▶ _Stated task_
Write out all the material exactly. Leave nothing out.

▶ _Given data_
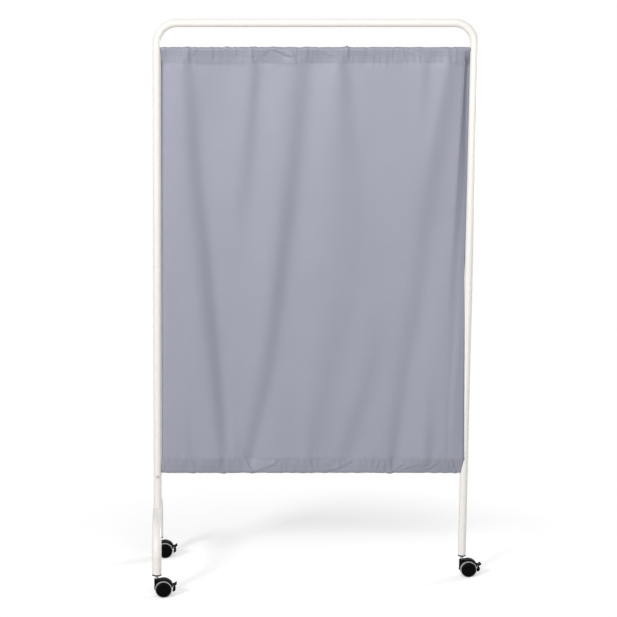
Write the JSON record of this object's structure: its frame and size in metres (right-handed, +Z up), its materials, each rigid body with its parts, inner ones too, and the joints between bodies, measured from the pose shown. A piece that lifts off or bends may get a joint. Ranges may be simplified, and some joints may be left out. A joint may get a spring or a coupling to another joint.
{
  "type": "mobile privacy screen",
  "caption": "Single-panel ward privacy screen: a bent tube hoop with a hanging cloth panel between rods, an arched foot and swivel castors with brakes.",
  "frame": {"origin": "centre of the bounding box at floor level, between the castors", "axes": "+Z up, +X to the right across the screen as seen from the front, +Y from the front to the back"},
  "size_m": [1.0115, 0.44, 1.7],
  "materials": {
    "cream_paint": "semi-gloss powder coat",
    "grey_cloth": "plain woven polyester, matt",
    "black_plastic": "moulded, satin",
    "grey_tread": "soft polyurethane tread, matt",
    "bright_steel": "zinc plated",
    "dark_steel": "blackened screw head"
  },
  "bodies": {
    "screen_frame": {"hoop_frame": "cream_paint", "foot_arch": "cream_paint", "foot_screw": "dark_steel", "curtain_rod_top": "cream_paint", "curtain_rod_bottom": "cream_paint", "rod_insert_top_left": "bright_steel", "rod_insert_top_right": "bright_steel", "rod_insert_bottom_left": "bright_steel", "rod_insert_bottom_right": "bright_steel", "rod_screw_top_left": "bright_steel", "rod_screw_top_right": "bright_steel", "rod_screw_bottom_left": "bright_steel", "rod_screw_bottom_right": "bright_steel", "curtain": "grey_cloth", "leg_plug_front_left": "black_plastic", "leg_plug_rear_left": "black_plastic", "leg_plug_right": "black_plastic", "castor_stem_front_left": "bright_steel", "castor_stem_rear_left": "bright_steel", "castor_stem_right": "bright_steel"},
    "castor_front_left": {"castor_housing_front_left": "black_plastic", "axle_front_left": "bright_steel", "brake_pin_front_left": "bright_steel"},
    "castor_rear_left": {"castor_housing_rear_left": "black_plastic", "axle_rear_left": "bright_steel", "brake_pin_rear_left": "bright_steel"},
    "castor_right": {"castor_housing_right": "black_plastic", "axle_right": "bright_steel", "brake_pin_right": "bright_steel"},
    "lever_front_left": {"brake_lever_front_left": "black_plastic"},
    "lever_rear_left": {"brake_lever_rear_left": "black_plastic"},
    "lever_right": {"brake_lever_right": "black_plastic"},
    "wheel_front_left_front": {"wheel_hub_front_left_front": "black_plastic", "wheel_tread_front_left_front": "grey_tread"},
    "wheel_front_left_back": {"wheel_hub_front_left_back": "black_plastic", "wheel_tread_front_left_back": "grey_tread"},
    "wheel_rear_left_front": {"wheel_hub_rear_left_front": "black_plastic", "wheel_tread_rear_left_front": "grey_tread"},
    "wheel_rear_left_back": {"wheel_hub_rear_left_back": "black_plastic", "wheel_tread_rear_left_back": "grey_tread"},
    "wheel_right_front": {"wheel_hub_right_front": "black_plastic", "wheel_tread_right_front": "grey_tread"},
    "wheel_right_back": {"wheel_hub_right_back": "black_plastic", "wheel_tread_right_back": "grey_tread"}
  },
  "joints": [
    {"name": "swivel_front_left", "type": "hinge", "parent": "screen_frame", "child": "castor_front_left", "pos_m": [-0.49175, -0.2, 0.04], "axis": [0, 0, 1], "continuous": true},
    {"name": "swivel_rear_left", "type": "hinge", "parent": "screen_frame", "child": "castor_rear_left", "pos_m": [-0.49175, 0.2, 0.04], "axis": [0, 0, 1], "continuous": true},
    {"name": "swivel_right", "type": "hinge", "parent": "screen_frame", "child": "castor_right", "pos_m": [0.44625, 0, 0.04], "axis": [0, 0, 1], "continuous": true},
    {"name": "roll_front_left_front", "type": "hinge", "parent": "castor_front_left", "child": "wheel_front_left_front", "pos_m": [-0.47175, -0.2, 0.025], "axis": [0, 1, 0], "continuous": true},
    {"name": "roll_front_left_back", "type": "hinge", "parent": "castor_front_left", "child": "wheel_front_left_back", "pos_m": [-0.47175, -0.2, 0.025], "axis": [0, 1, 0], "continuous": true},
    {"name": "roll_rear_left_front", "type": "hinge", "parent": "castor_rear_left", "child": "wheel_rear_left_front", "pos_m": [-0.47175, 0.2, 0.025], "axis": [0, 1, 0], "continuous": true},
    {"name": "roll_rear_left_back", "type": "hinge", "parent": "castor_rear_left", "child": "wheel_rear_left_back", "pos_m": [-0.47175, 0.2, 0.025], "axis": [0, 1, 0], "continuous": true},
    {"name": "roll_right_front", "type": "hinge", "parent": "castor_right", "child": "wheel_right_front", "pos_m": [0.46625, 0, 0.025], "axis": [0, 1, 0], "continuous": true},
    {"name": "roll_right_back", "type": "hinge", "parent": "castor_right", "child": "wheel_right_back", "pos_m": [0.46625, 0, 0.025], "axis": [0, 1, 0], "continuous": true},
    {"name": "brake_front_left", "type": "hinge", "parent": "castor_front_left", "child": "lever_front_left", "pos_m": [-0.44335, -0.2, 0.0344], "axis": [0, 1, 0], "range_deg": [0, 7]},
    {"name": "brake_rear_left", "type": "hinge", "parent": "castor_rear_left", "child": "lever_rear_left", "pos_m": [-0.44335, 0.2, 0.0344], "axis": [0, 1, 0], "range_deg": [0, 7]},
    {"name": "brake_right", "type": "hinge", "parent": "castor_right", "child": "lever_right", "pos_m": [0.49465, 0, 0.0344], "axis": [0, 1, 0], "range_deg": [0, 7]}
  ]
}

▶ _Full answer_
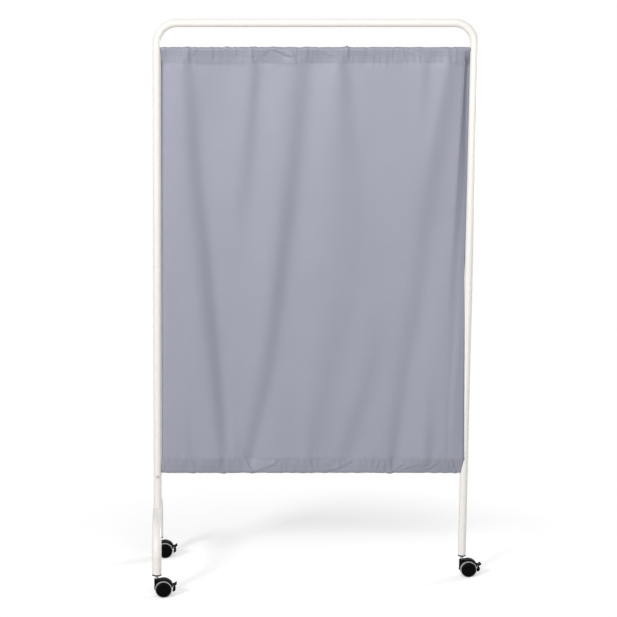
Write the JSON record of this object's structure: its frame and size in metres (right-handed, +Z up), its materials, each rigid body with its parts, inner ones too, and the joints between bodies, measured from the pose shown. A piece that lifts off or bends may get a joint. Ranges may be simplified, and some joints may be left out. A joint may get a spring or a coupling to another joint.
{
  "type": "mobile privacy screen",
  "caption": "Single-panel ward privacy screen: a bent tube hoop with a hanging cloth panel between rods, an arched foot and swivel castors with brakes.",
  "frame": {"origin": "centre of the bounding box at floor level, between the castors", "axes": "+Z up, +X to the right across the screen as seen from the front, +Y from the front to the back"},
  "size_m": [1.0115, 0.44, 1.7],
  "materials": {
    "cream_paint": "semi-gloss powder coat",
    "grey_cloth": "plain woven polyester, matt",
    "black_plastic": "moulded, satin",
    "grey_tread": "soft polyurethane tread, matt",
    "bright_steel": "zinc plated",
    "dark_steel": "blackened screw head"
  },
  "bodies": {
    "screen_frame": {"hoop_frame": "cream_paint", "foot_arch": "cream_paint", "foot_screw": "dark_steel", "curtain_rod_top": "cream_paint", "curtain_rod_bottom": "cream_paint", "rod_insert_top_left": "bright_steel", "rod_insert_top_right": "bright_steel", "rod_insert_bottom_left": "bright_steel", "rod_insert_bottom_right": "bright_steel", "rod_screw_top_left": "bright_steel", "rod_screw_top_right": "bright_steel", "rod_screw_bottom_left": "bright_steel", "rod_screw_bottom_right": "bright_steel", "curtain": "grey_cloth", "leg_plug_front_left": "black_plastic", "leg_plug_rear_left": "black_plastic", "leg_plug_right": "black_plastic", "castor_stem_front_left": "bright_steel", "castor_stem_rear_left": "bright_steel", "castor_stem_right": "bright_steel"},
    "castor_front_left": {"castor_housing_front_left": "black_plastic", "axle_front_left": "bright_steel", "brake_pin_front_left": "bright_steel"},
    "castor_rear_left": {"castor_housing_rear_left": "black_plastic", "axle_rear_left": "bright_steel", "brake_pin_rear_left": "bright_steel"},
    "castor_right": {"castor_housing_right": "black_plastic", "axle_right": "bright_steel", "brake_pin_right": "bright_steel"},
    "lever_front_left": {"brake_lever_front_left": "black_plastic"},
    "lever_rear_left": {"brake_lever_rear_left": "black_plastic"},
    "lever_right": {"brake_lever_right": "black_plastic"},
    "wheel_front_left_front": {"wheel_hub_front_left_front": "black_plastic", "wheel_tread_front_left_front": "grey_tread"},
    "wheel_front_left_back": {"wheel_hub_front_left_back": "black_plastic", "wheel_tread_front_left_back": "grey_tread"},
    "wheel_rear_left_front": {"wheel_hub_rear_left_front": "black_plastic", "wheel_tread_rear_left_front": "grey_tread"},
    "wheel_rear_left_back": {"wheel_hub_rear_left_back": "black_plastic", "wheel_tread_rear_left_back": "grey_tread"},
    "wheel_right_front": {"wheel_hub_right_front": "black_plastic", "wheel_tread_right_front": "grey_tread"},
    "wheel_right_back": {"wheel_hub_right_back": "black_plastic", "wheel_tread_right_back": "grey_tread"}
  },
  "joints": [
    {"name": "swivel_front_left", "type": "hinge", "parent": "screen_frame", "child": "castor_front_left", "pos_m": [-0.49175, -0.2, 0.04], "axis": [0, 0, 1], "continuous": true},
    {"name": "swivel_rear_left", "type": "hinge", "parent": "screen_frame", "child": "castor_rear_left", "pos_m": [-0.49175, 0.2, 0.04], "axis": [0, 0, 1], "continuous": true},
    {"name": "swivel_right", "type": "hinge", "parent": "screen_frame", "child": "castor_right", "pos_m": [0.44625, 0, 0.04], "axis": [0, 0, 1], "continuous": true},
    {"name": "roll_front_left_front", "type": "hinge", "parent": "castor_front_left", "child": "wheel_front_left_front", "pos_m": [-0.47175, -0.2, 0.025], "axis": [0, 1, 0], "continuous": true},
    {"name": "roll_front_left_back", "type": "hinge", "parent": "castor_front_left", "child": "wheel_front_left_back", "pos_m": [-0.47175, -0.2, 0.025], "axis": [0, 1, 0], "continuous": true},
    {"name": "roll_rear_left_front", "type": "hinge", "parent": "castor_rear_left", "child": "wheel_rear_left_front", "pos_m": [-0.47175, 0.2, 0.025], "axis": [0, 1, 0], "continuous": true},
    {"name": "roll_rear_left_back", "type": "hinge", "parent": "castor_rear_left", "child": "wheel_rear_left_back", "pos_m": [-0.47175, 0.2, 0.025], "axis": [0, 1, 0], "continuous": true},
    {"name": "roll_right_front", "type": "hinge", "parent": "castor_right", "child": "wheel_right_front", "pos_m": [0.46625, 0, 0.025], "axis": [0, 1, 0], "continuous": true},
    {"name": "roll_right_back", "type": "hinge", "parent": "castor_right", "child": "wheel_right_back", "pos_m": [0.46625, 0, 0.025], "axis": [0, 1, 0], "continuous": true},
    {"name": "brake_front_left", "type": "hinge", "parent": "castor_front_left", "child": "lever_front_left", "pos_m": [-0.44335, -0.2, 0.0344], "axis": [0, 1, 0], "range_deg": [0, 7]},
    {"name": "brake_rear_left", "type": "hinge", "parent": "castor_rear_left", "child": "lever_rear_left", "pos_m": [-0.44335, 0.2, 0.0344], "axis": [0, 1, 0], "range_deg": [0, 7]},
    {"name": "brake_right", "type": "hinge", "parent": "castor_right", "child": "lever_right", "pos_m": [0.49465, 0, 0.0344], "axis": [0, 1, 0], "range_deg": [0, 7]}
  ]
}